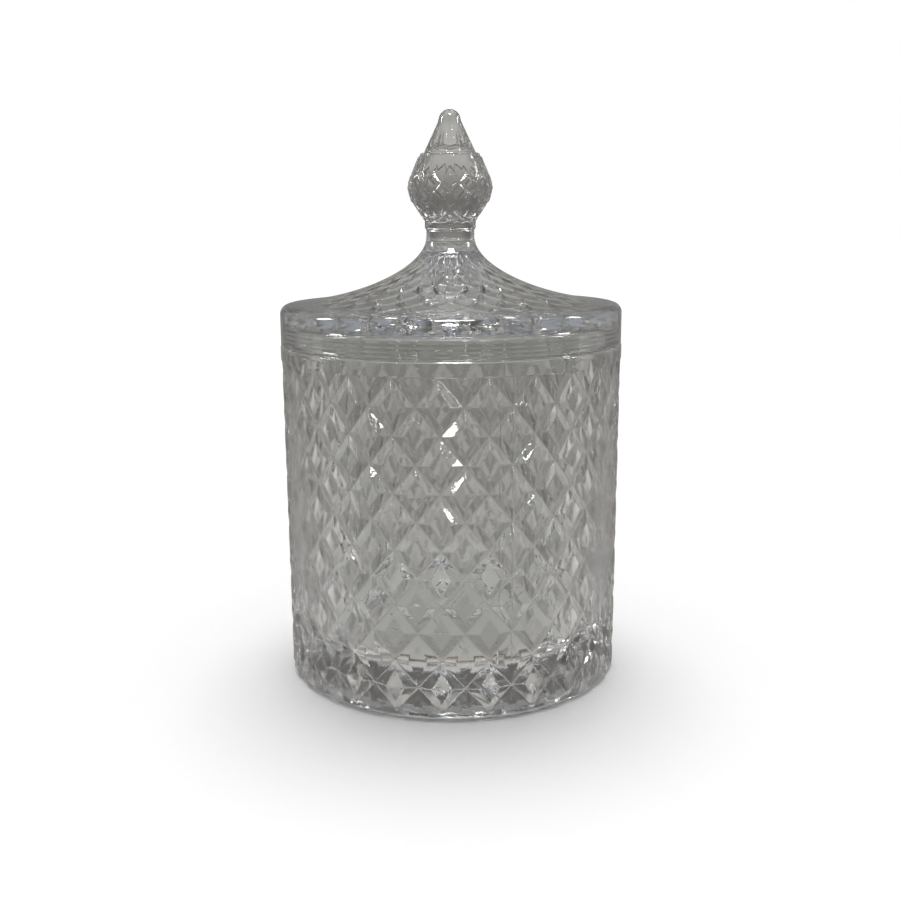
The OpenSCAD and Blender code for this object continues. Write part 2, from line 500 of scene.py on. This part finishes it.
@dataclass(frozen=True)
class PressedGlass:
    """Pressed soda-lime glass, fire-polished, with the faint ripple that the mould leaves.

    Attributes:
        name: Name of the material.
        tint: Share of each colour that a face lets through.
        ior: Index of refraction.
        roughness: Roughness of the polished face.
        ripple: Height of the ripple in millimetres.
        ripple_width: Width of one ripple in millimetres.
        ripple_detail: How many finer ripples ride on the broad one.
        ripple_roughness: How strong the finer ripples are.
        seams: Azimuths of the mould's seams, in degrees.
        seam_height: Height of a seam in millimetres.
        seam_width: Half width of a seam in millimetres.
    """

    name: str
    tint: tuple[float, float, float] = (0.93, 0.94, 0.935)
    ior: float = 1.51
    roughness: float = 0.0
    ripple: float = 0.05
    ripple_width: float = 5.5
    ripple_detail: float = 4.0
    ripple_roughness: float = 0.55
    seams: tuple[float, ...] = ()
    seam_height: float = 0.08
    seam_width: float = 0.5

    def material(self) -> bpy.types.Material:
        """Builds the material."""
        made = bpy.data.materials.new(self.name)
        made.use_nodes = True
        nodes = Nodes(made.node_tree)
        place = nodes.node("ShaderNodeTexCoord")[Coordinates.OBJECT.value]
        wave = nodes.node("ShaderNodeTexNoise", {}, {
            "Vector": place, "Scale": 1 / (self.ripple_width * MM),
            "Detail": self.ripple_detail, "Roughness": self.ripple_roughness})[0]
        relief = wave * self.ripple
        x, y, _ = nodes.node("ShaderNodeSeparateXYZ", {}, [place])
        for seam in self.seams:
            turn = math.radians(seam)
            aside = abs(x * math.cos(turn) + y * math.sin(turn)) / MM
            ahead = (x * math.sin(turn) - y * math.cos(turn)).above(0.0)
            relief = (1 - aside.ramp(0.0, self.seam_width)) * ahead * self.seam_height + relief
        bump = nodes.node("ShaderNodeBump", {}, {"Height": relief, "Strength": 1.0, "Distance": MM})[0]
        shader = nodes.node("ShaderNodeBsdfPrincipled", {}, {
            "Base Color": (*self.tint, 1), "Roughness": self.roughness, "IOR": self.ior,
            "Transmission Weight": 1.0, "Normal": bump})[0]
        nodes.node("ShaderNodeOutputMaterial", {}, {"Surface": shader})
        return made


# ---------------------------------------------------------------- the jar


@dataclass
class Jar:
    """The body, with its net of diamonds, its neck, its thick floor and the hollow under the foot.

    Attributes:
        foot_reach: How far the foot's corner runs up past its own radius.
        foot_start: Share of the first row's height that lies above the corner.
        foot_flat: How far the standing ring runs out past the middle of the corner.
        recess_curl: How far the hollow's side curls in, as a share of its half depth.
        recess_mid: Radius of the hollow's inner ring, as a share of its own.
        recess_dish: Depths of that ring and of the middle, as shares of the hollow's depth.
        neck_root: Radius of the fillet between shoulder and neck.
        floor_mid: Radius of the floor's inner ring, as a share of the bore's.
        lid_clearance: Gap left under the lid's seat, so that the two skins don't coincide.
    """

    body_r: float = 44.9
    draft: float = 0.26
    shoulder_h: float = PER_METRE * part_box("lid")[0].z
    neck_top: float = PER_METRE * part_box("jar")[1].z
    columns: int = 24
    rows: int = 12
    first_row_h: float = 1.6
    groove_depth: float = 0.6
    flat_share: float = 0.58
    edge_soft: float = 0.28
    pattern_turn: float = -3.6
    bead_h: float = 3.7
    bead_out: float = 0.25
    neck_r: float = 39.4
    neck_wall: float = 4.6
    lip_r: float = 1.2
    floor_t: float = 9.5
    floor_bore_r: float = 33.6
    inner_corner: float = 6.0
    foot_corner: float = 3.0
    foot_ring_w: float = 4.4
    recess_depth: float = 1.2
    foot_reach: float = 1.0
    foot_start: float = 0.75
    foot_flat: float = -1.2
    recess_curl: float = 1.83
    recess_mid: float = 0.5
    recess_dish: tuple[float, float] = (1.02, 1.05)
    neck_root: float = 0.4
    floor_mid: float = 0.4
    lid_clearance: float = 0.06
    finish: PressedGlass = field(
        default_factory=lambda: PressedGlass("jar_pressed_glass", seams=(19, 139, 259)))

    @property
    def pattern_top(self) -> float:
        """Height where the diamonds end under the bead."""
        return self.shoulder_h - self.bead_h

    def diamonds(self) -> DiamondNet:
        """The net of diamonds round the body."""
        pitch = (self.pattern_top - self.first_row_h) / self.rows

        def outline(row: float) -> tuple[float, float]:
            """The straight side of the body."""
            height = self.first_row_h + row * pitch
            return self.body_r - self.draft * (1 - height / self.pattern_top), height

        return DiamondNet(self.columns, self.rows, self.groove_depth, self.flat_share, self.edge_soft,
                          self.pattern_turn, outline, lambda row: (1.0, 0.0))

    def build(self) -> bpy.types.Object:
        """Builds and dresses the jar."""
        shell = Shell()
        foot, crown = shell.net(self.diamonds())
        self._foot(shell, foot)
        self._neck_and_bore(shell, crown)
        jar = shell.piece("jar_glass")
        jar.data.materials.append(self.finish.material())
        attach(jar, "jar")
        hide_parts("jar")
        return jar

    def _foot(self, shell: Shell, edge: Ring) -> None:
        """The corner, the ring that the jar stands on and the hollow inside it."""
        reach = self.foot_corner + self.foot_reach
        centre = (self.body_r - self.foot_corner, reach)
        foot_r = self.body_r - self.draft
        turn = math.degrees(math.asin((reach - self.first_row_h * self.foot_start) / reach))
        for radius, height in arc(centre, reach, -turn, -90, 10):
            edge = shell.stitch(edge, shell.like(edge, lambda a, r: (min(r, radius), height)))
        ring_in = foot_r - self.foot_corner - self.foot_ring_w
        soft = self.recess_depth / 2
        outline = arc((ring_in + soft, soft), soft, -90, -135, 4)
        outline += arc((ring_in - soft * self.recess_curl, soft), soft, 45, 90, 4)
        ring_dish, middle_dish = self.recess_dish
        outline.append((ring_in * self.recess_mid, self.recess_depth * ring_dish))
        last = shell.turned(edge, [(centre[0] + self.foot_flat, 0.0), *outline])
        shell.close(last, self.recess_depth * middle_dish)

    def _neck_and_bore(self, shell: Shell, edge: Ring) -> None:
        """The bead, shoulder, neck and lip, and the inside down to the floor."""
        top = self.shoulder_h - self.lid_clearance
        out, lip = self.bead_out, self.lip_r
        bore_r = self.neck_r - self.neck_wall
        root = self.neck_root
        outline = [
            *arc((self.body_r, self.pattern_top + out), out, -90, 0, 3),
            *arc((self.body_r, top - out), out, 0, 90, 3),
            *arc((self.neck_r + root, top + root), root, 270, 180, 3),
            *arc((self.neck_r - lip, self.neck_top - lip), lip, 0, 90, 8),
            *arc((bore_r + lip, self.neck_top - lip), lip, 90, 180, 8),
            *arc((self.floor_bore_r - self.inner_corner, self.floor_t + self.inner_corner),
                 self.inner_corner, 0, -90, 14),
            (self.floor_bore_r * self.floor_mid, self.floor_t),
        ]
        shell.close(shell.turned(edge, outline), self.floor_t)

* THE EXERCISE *
Quote the data above verbatim from its first line to the line that includes "seam_width: float = 0.5", with both boundary lines retained.

* WRITTEN SOLUTION *
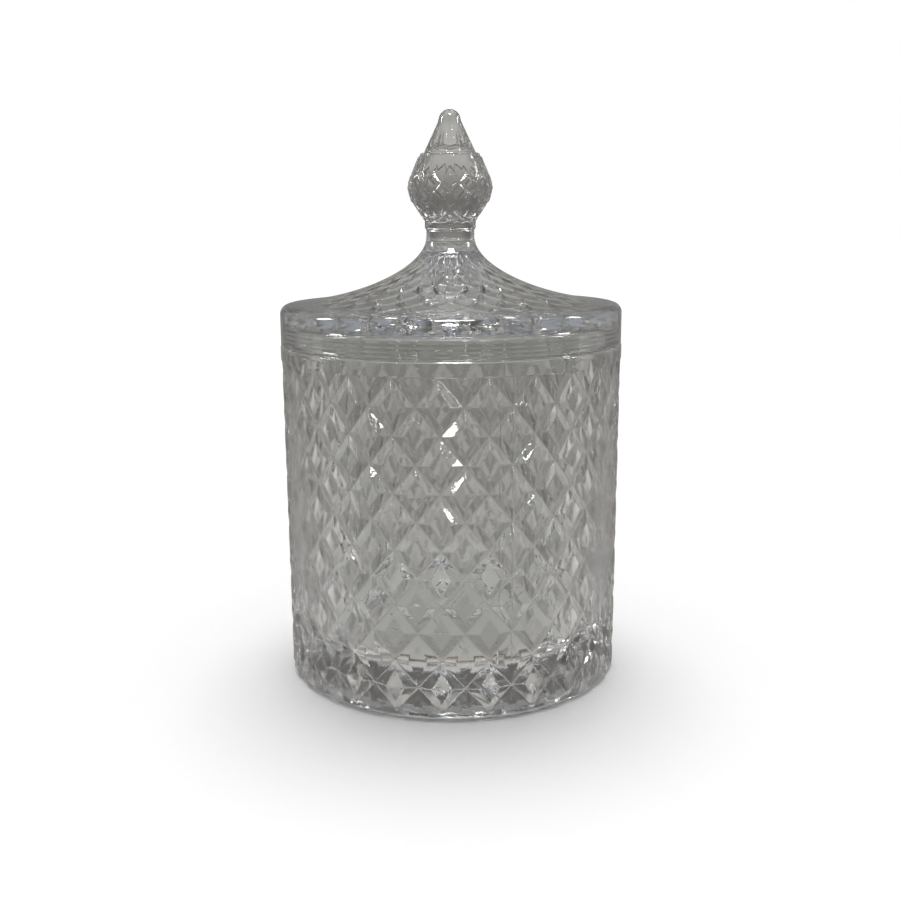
The OpenSCAD and Blender code for this object continues. Write part 2, from line 500 of scene.py on. This part finishes it.
@dataclass(frozen=True)
class PressedGlass:
    """Pressed soda-lime glass, fire-polished, with the faint ripple that the mould leaves.

    Attributes:
        name: Name of the material.
        tint: Share of each colour that a face lets through.
        ior: Index of refraction.
        roughness: Roughness of the polished face.
        ripple: Height of the ripple in millimetres.
        ripple_width: Width of one ripple in millimetres.
        ripple_detail: How many finer ripples ride on the broad one.
        ripple_roughness: How strong the finer ripples are.
        seams: Azimuths of the mould's seams, in degrees.
        seam_height: Height of a seam in millimetres.
        seam_width: Half width of a seam in millimetres.
    """

    name: str
    tint: tuple[float, float, float] = (0.93, 0.94, 0.935)
    ior: float = 1.51
    roughness: float = 0.0
    ripple: float = 0.05
    ripple_width: float = 5.5
    ripple_detail: float = 4.0
    ripple_roughness: float = 0.55
    seams: tuple[float, ...] = ()
    seam_height: float = 0.08
    seam_width: float = 0.5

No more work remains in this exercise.